On Suffering | How Does it Relate to Depression?

In life, there are a few guarantees. Some of them being the days passing, change and evolution, but it never occurred to me that suffering is also guaranteed. We can define suffering as a state of undergoing pain, strife, distress or hardship and at one point or another in our lives, I can guarantee we’ve all experienced suffering. It can be caused by something as minor as a cut to the finger, or a larger catastrophic event leaving hundreds dead.

Let’s look at suffering a little more granularly.

Say that there is a person who is obese, and is told to lose weight for the sake of their health. From the beginning, they are already suffering. They suffer the scrutiny from society who loves to fat-shame, they suffer from health ailments and joint pain, and a myriad of other reasons. Suffering exists for this person in both low-level and high-level forms, for example (as theoretic):

  1. Instant gratification by way of convenience of unhealthy eating habits. Not taking the time to choose healthier eating options or satiating hunger with junk food contributes to more health problems and continues the state of obesity. This is low-level suffering.

  2. Understanding their current health state and choosing to take control of the situation by way of exercise and increased activity. It can feel grueling to walk on a treadmill for 15 minutes and maintain the discipline to stay committed. Maintaining a more active regimen will contribute to a better health outlook. This is high-level suffering.

When we apply this concept of low/high-levels of suffering and see how it shows up in our daily lives, we can recognize that we have choices that either enable our suffering to continue, or to suffer in a way that will alleviate the overarching cycle of suffering. But know that suffering will always be on of life’s constants, and we will have to understand how to better recognize how to address our suffering.

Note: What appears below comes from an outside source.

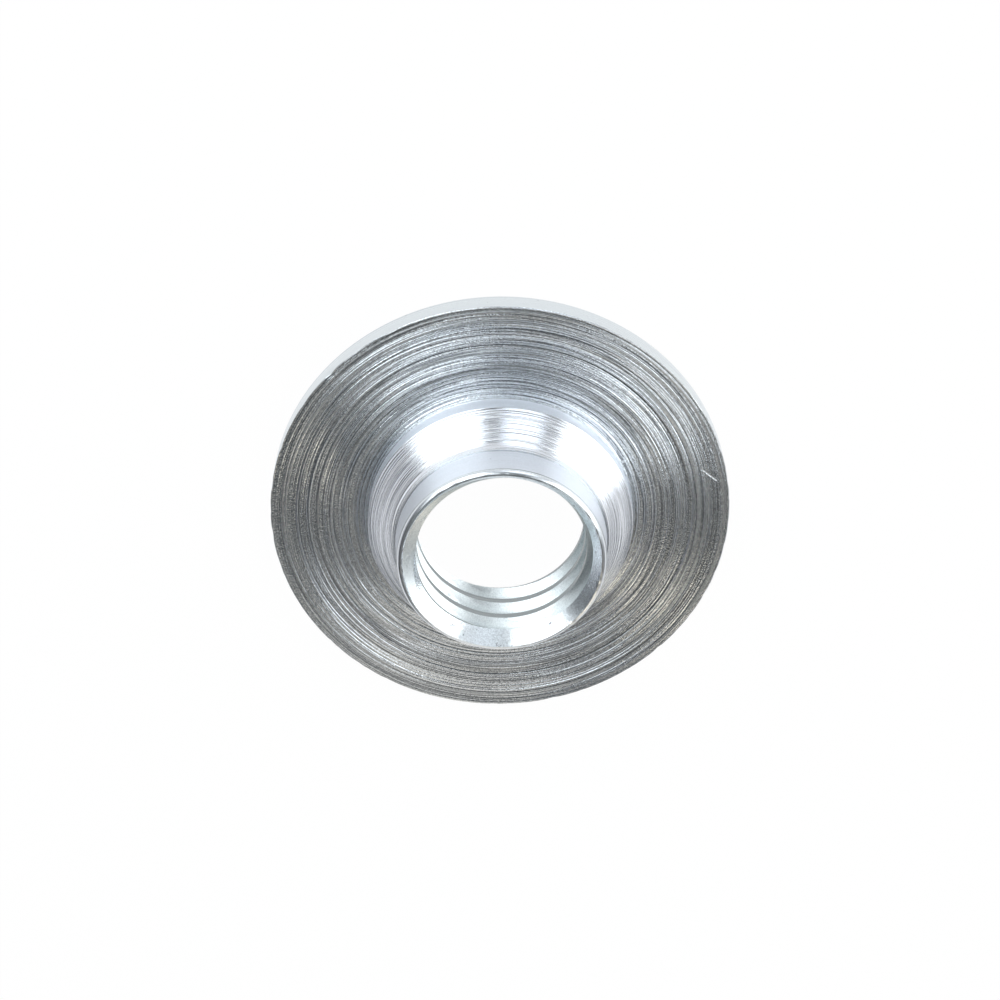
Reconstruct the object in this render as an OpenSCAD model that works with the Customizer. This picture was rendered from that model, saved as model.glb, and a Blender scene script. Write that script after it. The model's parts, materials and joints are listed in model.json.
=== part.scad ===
// Disc retaining nut, turned in one piece: a thin round flange that clamps a
// sanding disc, a stepped and tapered boss that centres the disc and seats in
// the backing pad, and a bore for a 5/8 inch - 11 spindle thread.
// Frame: +Z up, the flat back of the flange on z = 0, the thread axis on Z.
// Dimensions are in millimetres.

/* [Flange] */
// Diameter of the round flange that clamps the disc (mm)
flange_d = 38; // [30:0.5:48]
// Thickness of the flange (mm)
flange_t = 2; // [1.5:0.1:4]
// Edge break on both corners of the rim (mm)
rim_break = 0.12; // [0.05:0.01:0.4]

/* [Boss] */
// Height of the whole boss above the flange face (mm)
boss_h = 7.5; // [7:0.1:10]
// Diameter of the land at the foot, which centres the disc (mm)
land_d = 21.8; // [20:0.1:24]
// Height of that land (mm)
land_h = 1.45; // [0.8:0.05:2]
// Diameter of the neck where the taper runs into it (mm)
neck_foot_d = 17.2; // [17:0.1:18]
// Height above the flange face where the taper ends (mm)
taper_h = 4.05; // [3.5:0.05:4.8]
// Diameter of the neck at the mouth (mm)
neck_top_d = 16.8; // [16.6:0.1:17]
// Radius of the hollow between the taper and the neck (mm)
hollow_r = 1.6; // [0.4:0.1:2]
// Radius on the outer corner of the mouth (mm)
mouth_round = 0.5; // [0.1:0.05:0.6]

/* [Bore] */
// Bore left for the thread, its minor diameter (mm)
bore_d = 13.87; // [13.5:0.01:14]
// Depth of the 45 degree lead-in at the mouth (mm)
lead_in = 1.07; // [0.4:0.01:1.2]
// Diameter of the 90 degree countersink in the back (mm)
back_sink_d = 18; // [16:0.1:19]

/* [Hidden] */
$fn = 128;
flange_r = flange_d / 2;
bore_r = bore_d / 2;
sink_r = back_sink_d / 2;
sink_depth = sink_r - bore_r;
mouth_z = flange_t + boss_h;
land_top = [land_d / 2, flange_t + land_h];
neck_foot = [neck_foot_d / 2, flange_t + taper_h];
neck_top = [neck_top_d / 2, mouth_z];
overcut = 1;

function unit(v) = v / norm(v);

// An arc of radius r that blends the two sides of a corner, one running
// towards a and one towards b: [point on the first side, point on the second
// side, centre].
function blend(corner, a, b, r) =
    let (u = unit(a - corner), v = unit(b - corner), half = acos(u * v) / 2)
    [
        corner + u * r / tan(half),
        corner + v * r / tan(half),
        corner + unit(u + v) * r / sin(half)
    ];

// Half section of the nut with a plain end, in the plane of its axis.
module blank() {
    hollow = blend(neck_foot, land_top, neck_top, hollow_r);
    lip = blend(neck_top, neck_foot, [0, mouth_z], mouth_round);
    difference() {
        polygon([
            [sink_r, 0],
            [flange_r - rim_break, 0],
            [flange_r, rim_break],
            [flange_r, flange_t - rim_break],
            [flange_r - rim_break, flange_t],
            [land_top[0], flange_t],
            land_top,
            hollow[0],
            hollow[1],
            lip[0],
            lip[1],
            [bore_r, mouth_z],
            [bore_r, sink_depth]
        ]);
        translate(hollow[2]) circle(r = hollow_r);
    }
    translate(lip[2]) circle(r = mouth_round);
}

// The 45 degree cut that opens the bore and leaves a thin crest on the mouth.
module lead_in_cut() {
    translate([bore_r, mouth_z - lead_in]) polygon([
        [-overcut, -overcut],
        [lead_in + overcut, lead_in + overcut],
        [-overcut, lead_in + overcut]
    ]);
}

// Half section of the nut.
module section() {
    difference() {
        blank();
        lead_in_cut();
    }
}

// The whole nut: its half section turned about the thread axis.
module retaining_nut() {
    color("silver") rotate_extrude() section();
}

retaining_nut();
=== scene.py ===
"""Looks of a disc retaining nut: thread, tool marks, zinc plating and studio.

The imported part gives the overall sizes. The nut is modelled again as one closed
piece, because its thread and the marks of the turning tool are finer than the
solid carries. All lengths are in metres.
"""

import json
import logging
import math
import random
from dataclasses import dataclass, field
from enum import Enum
from typing import Any

import bmesh
import bpy
from mathutils import Matrix, Vector, noise


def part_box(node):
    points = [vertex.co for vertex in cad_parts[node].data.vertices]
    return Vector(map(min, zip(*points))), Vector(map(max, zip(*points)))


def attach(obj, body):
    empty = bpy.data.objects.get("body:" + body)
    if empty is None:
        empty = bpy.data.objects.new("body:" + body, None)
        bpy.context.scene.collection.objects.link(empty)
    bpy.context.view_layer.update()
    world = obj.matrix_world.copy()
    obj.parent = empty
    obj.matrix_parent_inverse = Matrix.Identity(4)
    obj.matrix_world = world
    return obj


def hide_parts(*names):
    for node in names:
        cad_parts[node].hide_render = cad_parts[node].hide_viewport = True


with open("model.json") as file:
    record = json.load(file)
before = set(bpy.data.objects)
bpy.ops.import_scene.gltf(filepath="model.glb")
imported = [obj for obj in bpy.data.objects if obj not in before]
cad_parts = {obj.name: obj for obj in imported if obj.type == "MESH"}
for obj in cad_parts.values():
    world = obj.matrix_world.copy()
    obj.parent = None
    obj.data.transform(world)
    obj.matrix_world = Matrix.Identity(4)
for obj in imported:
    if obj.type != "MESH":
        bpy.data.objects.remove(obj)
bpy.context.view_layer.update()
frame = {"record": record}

LOG = logging.getLogger("retaining_nut")
MM = 0.001
NODE = "retaining_nut"

Point = tuple[float, float]
Colour = tuple[float, float, float]
WHITE = (1.0, 1.0, 1.0, 1.0)


class Zone(Enum):
    """The differently finished surfaces of the nut, by material index."""

    FACE = 0
    TAPER = 1
    NECK = 2
    LEAD_IN = 3
    THREAD = 4
    # CREST takes a dark base colour: painted shade on the thread's crest flats.
    CREST = 5
    LIP = 6
    RIM = 7


# --------------------------------------------------------------------------
# Sizes
# --------------------------------------------------------------------------


def mount(name: str) -> dict[str, Any]:
    """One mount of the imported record.

    Args:
        name: The mount's name.

    Returns:
        The record's entry for that mount.
    """
    return next(m for m in frame["record"]["mounts"] if m["name"] == name)


@dataclass(frozen=True)
class NutSizes:
    """Sizes of the nut's half section, as radii and heights on the thread axis."""

    flange_r: float
    flange_t: float
    height: float
    land_r: float
    land_h: float
    bore_r: float
    bore_length: float
    rim_break: float = 0.05 * MM
    neck_foot_r: float = 8.6 * MM
    taper_h: float = 4.05 * MM
    neck_top_r: float = 8.4 * MM
    hollow_r: float = 1.6 * MM
    mouth_round: float = 0.5 * MM
    lead_in: float = 1.07 * MM
    sink_r: float = 9.0 * MM

    @classmethod
    def from_frame(cls) -> "NutSizes":
        """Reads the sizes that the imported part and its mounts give.

        Returns:
            The sizes, with those of the finer forms at their defaults.
        """
        low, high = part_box(NODE)
        land = mount("disc_land")["dims"]
        bore = mount("thread")["dims"]
        return cls(
            flange_r=high[0],
            flange_t=mount("clamp_face")["pos_m"][2],
            height=high[2] - low[2],
            land_r=land["r_mm"] * MM,
            land_h=land["length_mm"] * MM,
            bore_r=bore["r_mm"] * MM,
            bore_length=bore["length_mm"] * MM,
        )

    @property
    def land_top(self) -> Vector:
        """Upper corner of the land, where the taper starts."""
        return Vector((self.land_r, self.flange_t + self.land_h))

    @property
    def neck_foot(self) -> Vector:
        """Corner between the taper and the neck, before the hollow blends it."""
        return Vector((self.neck_foot_r, self.flange_t + self.taper_h))

    @property
    def lead_in_foot(self) -> Vector:
        """Where the lead-in meets the bore."""
        return Vector((self.bore_r, self.sink_r - self.bore_r + self.bore_length))

    @property
    def neck_top(self) -> Vector:
        """Outer corner of the mouth, before it is rounded."""
        return Vector((self.neck_top_r, self.lead_in_foot.y + self.lead_in))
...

I’ve been waffling back and forth on whether depression is a constant state of suffering, or whether it is a period of time in which suffering is exacerbated. As I continue on living with depression, I believe that it’s different for everyone. For me personally, I feel that it’s a combination of both, in which it ebbs and flows. There will be moments of highs in which things seem to be excruciating, and there will be moments of lows, in which there is nothingness. The goal in managing depression is to keep things relatively level, almost to a plateau, keeping the rollercoaster lines at bay.

My suffering, while it cannot be controlled, can be managed through choices I make.

Photo by  Maurice Berbano

In high school, I drank bleach and landed myself in the hospital under supervision. I didn’t want to be told when to eat, what pills to swallow, when to get my blood drawn, and who to talk to. All I wanted was to get out and be in my own bed where I would wallow in my own mental anguish. I figured out quickly that I would need to do everything asked of me to be released; it worked. But that was a low-level form of suffering. All it did was continue the cycle of an illness that was never fully addressed nor identified — and swallowing too many pills happened a few years later.

The high-level realization came after the second hospitalization. I didn’t want to keep going to the extremes (aka supervised hospitalization). I wanted to continue my studies at school and lead a seemingly normal life, with the college experience everyone touts to be the best years of your life (they are). I took two semesters off to rehabilitate myself. I sought the professional help I needed, went to the therapy recommended, and consistently started medication. In time, I felt like I was gaining control of my life again, instead of being chained to a grip that kept me from experiencing my college years as I should have.

Now, having experienced that in my younger years, I know when things get bad before getting worse. I know I have choices to make, and how to address the issue at hand, although it might take time. It’s just a matter of deciding the suffering I want to endure, and for how long. If depression is currently rearing its head in your life, the suffering is real. It can last and last and last — but no one can help you better than you.